Do you consider the environment important?

Pr Pete Smith: Absolutely! It is absolutely critical for us going forward. And you’ve mentioned the idea that we are talking about war, and I would say that war and the environment aren’t entirely disconnected. If the projections of future climate change come to pass, which I believe they will, we could have significant food shortages, we could have significant water shortages, many areas that are currently habitable will no longer be habitable and we could see mass migration, and we could see pressure on many resources which could cause resource wars. So, instead of fighting over land and oil, as we, probably, do now, we could in the future be fighting over productive land for food production and water resources.

Kim Bryan: I think the environment is absolutely the background of everything we deal with. It is the backbone by which human beings can actually inhabit the plant, and animals as well. I agree 100% with what’s just been said that we are facing …and I think to some extent some of the things are already happening. We are already facing resource wars. There are already areas facing water shortages. There are already food security issues as the result. So, many of these things aren’t going to happen in the future, they are happening here and now.

What is the biggest environmental threat?

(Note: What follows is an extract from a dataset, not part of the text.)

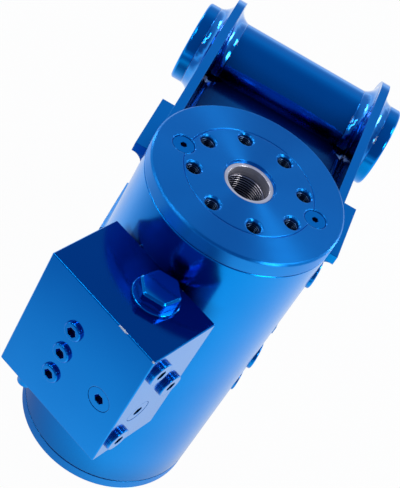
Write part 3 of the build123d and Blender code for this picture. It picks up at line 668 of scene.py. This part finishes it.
# %% Mirrored floor
WHITE = (1.0, 1.0, 1.0)
BLACK = (0.0, 0.0, 0.0)
LEFTWARD = (-0.7, -0.7, 0.0)
# Painted shade on the mirrored floor: dimmer to the front left and far out, a shadow at the foot.
DIM_FLOOR = (0.27, 0.33, 0.47)
DIM_SPAN = (0.14, 0.40)
FAR_FLOOR = (0.75, 0.80, 0.90)
FAR_SPAN = (0.7, 1.6)
FOOT_SHADOW = (0.10, 0.15, 0.28)
FOOT_SPAN = (0.10, 0.24)
FOOT_SIDE = (-0.13, 0.03)
FOOT_RIGHT = 0.15
BORE_SHADOW_SPAN = (0.03, 0.06)


def mirrored_floor(tree, place):
    """Colour of the floor as a gloss sees it, with its painted shade and shadows."""
    leftward = add_node(
        tree, "ShaderNodeVectorMath", {0: place, 1: LEFTWARD}, operation="DOT_PRODUCT"
    )
    dim = spread(tree, leftward.outputs["Value"], 0.0, 1.0, *DIM_SPAN)
    colour = mix(tree, dim, WHITE, DIM_FLOOR)
    away = add_node(tree, "ShaderNodeVectorMath", {0: place}, operation="LENGTH").outputs["Value"]
    colour = mix(tree, spread(tree, away, 0.0, 1.0, *FAR_SPAN), colour, FAR_FLOOR)
    # Painted shadow beside the part's left foot, and black painted shadow under the flange.
    sideways = add_node(tree, "ShaderNodeSeparateXYZ", {"Vector": place}).outputs["X"]
    near = spread(tree, away, 1.0, 0.0, *FOOT_SPAN)
    foot = calc(tree, "MULTIPLY", near, spread(tree, sideways, 1.0, FOOT_RIGHT, *FOOT_SIDE))
    colour = mix(tree, foot, colour, FOOT_SHADOW)
    return mix(tree, spread(tree, away, 0.0, 1.0, *BORE_SHADOW_SPAN), BLACK, colour)


print("mirrored floor fades from", FAR_SPAN[0], "to", FAR_SPAN[1], "m")

# %% [markdown]
# ## Floor finish
# For the camera and glass the floor is lifted almost to white by a plain glow, and for a gloss to
# the marked colour above, while a small share of the real surface stays and keeps the soft
# shadow. Lighting it white with lamps would burn out the part instead.

# %% Floor finish
SEEN_SHARE = 0.97
SPECK_SCALE = 40.0
PALE = ((0.92, 0.92, 0.92), (0.95, 0.95, 0.95))


def pale_floor():
    """Pale rough floor that the camera sees as white, and a gloss with its marks."""
    material, tree, shader = new_material("pale_floor")
    place = place_of(tree)
    pale = ramp(tree, noise(tree, place, SPECK_SCALE), [(0.0, PALE[0]), (1.0, PALE[1])])
    tree.links.new(pale, shader.inputs["Base Color"])
    shader.inputs["Roughness"].default_value = 0.9
    path = add_node(tree, "ShaderNodeLightPath").outputs
    seen = calc(tree, "ADD", path["Is Camera Ray"], path["Is Glossy Ray"])
    seen = calc(tree, "ADD", seen, path["Is Transmission Ray"])
    glow = mix(tree, path["Is Glossy Ray"], WHITE, mirrored_floor(tree, place))
    white = add_node(tree, "ShaderNodeEmission", {"Color": glow, "Strength": 1.0})
    share = calc(tree, "MULTIPLY", seen, SEEN_SHARE)
    inputs = {0: share, 1: shader.outputs[0], 2: white.outputs[0]}
    both = add_node(tree, "ShaderNodeMixShader", inputs)
    tree.links.new(both.outputs[0], tree.nodes["Material Output"].inputs["Surface"])
    return material


floor_mesh.materials.append(pale_floor())
print("floor finish:", floor_mesh.materials[0].name)

# %% [markdown]
# ## Studio walls
# The paint's depth comes from what it mirrors. Behind the part the wall is white at the horizon
# and fades upward, while on the camera's side it is dark, so the tube gets a light upper band
# and a deep blue middle. Real walls could be built, but they would stand in the way of the other
# views, so the world's colour follows the height and the side instead. A wall is told by places
# from the horizon to straight up, each with its level of light.

# %% Studio walls
BACK_WALL = [
    (0.0, 1.0),
    (0.1, 0.80),
    (0.3, 0.52),
    (0.7, 0.52),
    (0.82, 0.42),
    (0.93, 0.32),
    (1.0, 0.28),
]
FRONT_WALL = [(0.0, 0.55), (0.05, 0.50), (0.15, 0.28), (0.7, 0.26), (1.0, 0.28)]
WALL_BLEND = (-0.15, 0.35)


def cool(level):
    """Grey that turns bluer the darker it is, as the shaded parts of the studio do."""
    return level**1.7, level**1.45, level


def wall(tree, height, levels):
    """Colour of one wall by its height, from levels that are read as cool greys."""
    return ramp(tree, height, [(place, cool(level)) for place, level in levels])


def studio_world():
    """World whose colour stands for a dark front wall and a light back wall."""
    studio = bpy.data.worlds.new("studio")
    studio.use_nodes = True
    tree = studio.node_tree
    background = tree.nodes["Background"]
    way = add_node(tree, "ShaderNodeTexCoord").outputs["Generated"]
    split = add_node(tree, "ShaderNodeSeparateXYZ", {"Vector": way})
    walls = [wall(tree, split.outputs["Z"], levels) for levels in (FRONT_WALL, BACK_WALL)]
    behind = spread(tree, split.outputs["Y"], 0.0, 1.0, *WALL_BLEND)
    tree.links.new(mix(tree, behind, *walls), background.inputs["Color"])
    background.inputs["Strength"].default_value = 1.0
    return studio


bpy.context.scene.world = studio_world()
print("walls:", len(FRONT_WALL), "and", len(BACK_WALL), "levels")

# %% [markdown]
# ## Lamps
# Soft lamps draw the thin glints on the chamfers and the welds. The key lamp stands at the front
# right, the fan lamp over the front face to draw its fan, the left lamp and the rim strip on the
# left, and two lie low at the rear for the sides that other views see. Each is small, because
# the paint would mirror a large one as a pale patch. Their light stops at the first surface, as
# a lamp mirrored twice leaves a hard blue spot beside the valve block. Each is told by its
# direction from the part's middle, its distance, its width and height, and its power.

# %% Lamps
AIM = Vector((0, 0.05, 0.2))
LAMPS = {
    "key_lamp": ((0.70, -0.38, 0.60), 1.7, (0.45, 0.45), 5.5),
    "rim_lamp": ((-0.78, -0.20, 0.56), 1.7, (1.2, 0.1), 2.5),
    "left_lamp": ((-0.45, -0.25, 0.86), 1.7, (0.5, 0.5), 2.5),
    "fan_lamp": ((0.50, 0.22, 0.84), 1.7, (0.4, 0.4), 3.6),
    "side_lamp": ((0.82, 0.56, 0.12), 1.8, (0.35, 0.35), 3.0),
    "back_lamp": ((-0.75, 0.62, 0.22), 1.8, (0.30, 0.30), 2.0),
}


def soft_lamp(name, direction, distance, size, power):
    """Lamp of that width and height, in a direction from the part's middle."""
    data = bpy.data.lights.new(name, "AREA")
    data.shape = "RECTANGLE"
    data.size, data.size_y = size
    data.energy = power
    data.cycles.max_bounces = 0
    lamp = bpy.data.objects.new(name, data)
    lamp.location = AIM + Vector(direction).normalized() * distance
    lamp.rotation_euler = (AIM - lamp.location).to_track_quat("-Z", "Y").to_euler()
    bpy.context.scene.collection.objects.link(lamp)


for name, settings in LAMPS.items():
    soft_lamp(name, *settings)
bpy.context.scene.view_settings.view_transform = "Standard"
print("lamps:", len(LAMPS))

Pr Pete Smith: I think that climate change is the one that underpins all. The C level rise, atmospheric change, loss of biodiversity – all of these things are driven by a changing climate. So, I would say the headline message has to be to tackle climate change. That’s the one that we really need to tackle. There are local air quality issues from fires and various other things. The one that will critically affect our survival on the planet and the way in which we can live as a society from 2015 onwards is climate change. That’s the one where the window of opportunity is rapidly closing. And we must get a global deal in Paris next year. It really is getting that critical, that we must have that committee target, so that all the nations that have signed up to the UN Framework Convention on Climate Change have quantified emission reduction targets. That’s the only way that we are going to make progress.

Kim, do you also see climate change to be the underlying common denominator?

Kim Bryan: I do, but I also see another way of looking at this. All of those issues that you’ve mentioned are interlinked. You can’t isolate one from the other. And we have to think of them as a whole, and address those issues together. And be it using the words climate change or air pollution, environmental degradation – you can’t solve one thing without tackling the other, because they are all part of the same system. So, we have to deal with them all at the same time. Isolating them as individual things to tackle isn’t going to be a useful approach.

Should there be a change in approaches to the economy?

Kim Bryan: It is interesting that you’ve touched on the ecosystem services, because one of the things to this is that our progress encourages this idea of payment for ecosystem services, the introduction of a new carbon trading market. And when we look at the way that capitalism or neo-liberal capitalism particularly tries to adapt to climate change, we see that we are always looking at trying to create new growth industries. And my question is – can we maintain the level of growth that we’ve enjoyed for the last 50 years, at the same time of managing environmental and climate crisis. And, perhaps, the answer is “no”, but we need to look at creating steady-state economies, we need to look at creating stability within our economies and move away from the fluctuation and these peaks and troughs that we have, because those are the things that create the unpredictability within the market. And we are not looking after our resources, we are not putting the correct value on the things that we have.

But, at the same time, it needs to be attractive. I mean, this transition period, we can only get to the end of it if people can make money.

Kim Bryan: People need to make money, that’s absolutely clear. And I'm not suggesting that people don’t make money. What I'm saying is that we move away from the fossil fuel-based economy, which is essentially what we've got with this absolute mega-profit, and move to renewable-based economy. We are not going to see anything like the growth that we see now, but we have to accept the degrowthing of the economy if we are going to make this transition. It is simply not sustainable to carry on generating the trillions of dollars that is produced annually by the global oil companies, for example.